What a glorious morning! I’m in Maryland to celebrate my birthday later this week. I have once again successfully circumnavigated the distance around the sun on this little blue marble of a planet. This morning I awoke to warm weather (it was only 18 degrees when I left Denver) and the sounds of all the birds I have come to know and love in this part of the country. It’s going to be close to 90 here today, and flowers are blooming everywhere! Now that’s what I call a celebration!

For the next week or so, I’ll be staying with my beautiful daughter and her handsome husband and trying not to be the annoying mother-in-law so that when I want to come back in the fall they won’t be horrified and move without leaving a forwarding address. I have friends I can stay with, but I like the bed here and the big pine tree in back where the cardinals meet to discuss the events of the day, and gossip about the chickadees.

I finally got around to installing the WordPress app on my iPad and have now run out of excuses to not be writing more frequently. Truth is I am a little lazy. Even at my age, I still have work to do on myself. It’s not a trait I admire, but I have to accept that it is what it is, and then try to do something about it.

They say that it takes six weeks to break a habit. So…for the next six weeks (until May 22) I am going to attempt to write something every day, even if it is only a line or two or a haiku. It may be a story pulled from the past or a reflection on the moment or a description of a fabulous day (I expect there will be at least one or two of those).

There is meaning to this madness.

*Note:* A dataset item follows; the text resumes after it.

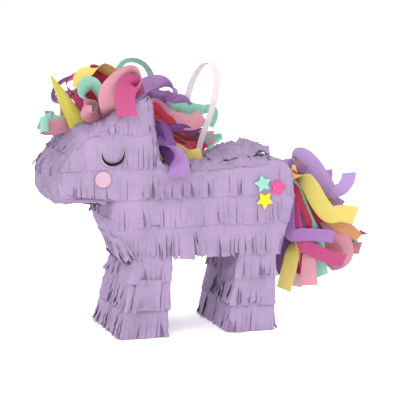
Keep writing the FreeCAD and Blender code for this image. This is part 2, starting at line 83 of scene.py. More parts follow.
# ---------------------------------------------------------------- node materials

class Nodes:
    """A short way to write one material's node tree."""

    def __init__(self, name):
        self.material = bpy.data.materials.new(name)
        self.material.use_nodes = True
        self.tree = self.material.node_tree
        self.shader = self.tree.nodes["Principled BSDF"]

    def add(self, kind, **inputs):
        """A node of that kind; an input is a number, a colour or another node's output."""
        node = self.tree.nodes.new(kind)
        for key, value in inputs.items():
            if hasattr(node, key):
                setattr(node, key, value)
                continue
            numbered = key[0] == "i" and key[1:].isdigit()
            socket = node.inputs[int(key[1:]) if numbered else key.replace("_", " ")]
            if isinstance(value, bpy.types.NodeSocket):
                self.tree.links.new(value, socket)
            else:
                socket.default_value = value
        return node

    def link(self, output, key):
        """Links an output to an input of the shader."""
        self.tree.links.new(output, self.shader.inputs[key])

    def set(self, **values):
        """Sets uniform values on the shader's own sockets."""
        for key, value in values.items():
            self.shader.inputs[key.replace("_", " ")].default_value = value

    def coordinates(self, kind):
        """Texture coordinates: UV in millimetres or Object in metres."""
        return self.add("ShaderNodeTexCoord").outputs[kind]

    def noise(self, vector, scale, detail=3.0, roughness=0.5):
        """A noise texture's factor."""
        return self.add("ShaderNodeTexNoise", Vector=vector, Scale=scale, Detail=detail,
                        Roughness=roughness).outputs["Fac"]

    def mapping(self, vector, scale):
        """Stretched coordinates."""
        return self.add("ShaderNodeMapping", Vector=vector, Scale=scale).outputs["Vector"]

    def math(self, operation, a, b):
        """A math node's value."""
        return self.add("ShaderNodeMath", operation=operation, i0=a, i1=b).outputs[0]

    def blend(self, a, b, share):
        """Two factors added; share is the first one's weight."""
        return self.math("ADD", self.math("MULTIPLY", a, share), self.math("MULTIPLY", b, 1.0 - share))

    def tint(self, factor, colour, *stops):
        """The surface's colour; stops are (place, how much darker or lighter)."""
        ramp = self.add("ShaderNodeValToRGB", Fac=factor)
        elements = ramp.color_ramp.elements
        while len(elements) < len(stops):
            elements.new(0.5)
        for element, (place, light) in zip(elements, stops):
            element.position = place
            element.color = (*shade(colour, light), 1.0)
        self.link(ramp.outputs["Color"], "Base Color")

    def rough(self, factor, low, high):
        """Roughness between two values."""
        node = self.add("ShaderNodeMapRange", Value=factor, To_Min=low, To_Max=high)
        self.link(node.outputs["Result"], "Roughness")

    def bump(self, *heights):
        """Stacks bumps: heights are (value, strength, distance in metres)."""
        below = {}
        for value, strength, distance in heights:
            node = self.add("ShaderNodeBump", Height=value, Strength=strength, Distance=distance, **below)
            below = {"Normal": node.outputs["Normal"]}
        self.link(below["Normal"], "Normal")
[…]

I have boxes and binders full of materials for a serious writing effort and a promise made to make this available to the rest of the family, if not the world. There are letters between a mother and son serving in Europe in WWI. The mother is my great great grandmother, the son was General Ward Davis who now lies in Patton’s Circle at Arlington. There are letters between my great great grandfather, Leon Fouquet, and his sons in Colorado, Texas, and Oklahoma describing how the Great Depression was affecting them in the early 1930s. And I have a book to write about my grandmother and her twin. Born in 1908 and living until 98 and 104, respectively, they kept wonderful notes and journals of the things they saw during their lifetimes. Somehow I think that those things might be relevant to those of us living today, might provide some insight, might help us understand our lives a little better.

At the very least, perhaps it will help me to understand my own life a little better.

So for the next six weeks, I will be doing the warmup exercises leading to the marathon. If you can stand the huffing and puffing and labored syntax, you’re welcome to join me here while I work on my writing muscles. I look forward to your comments!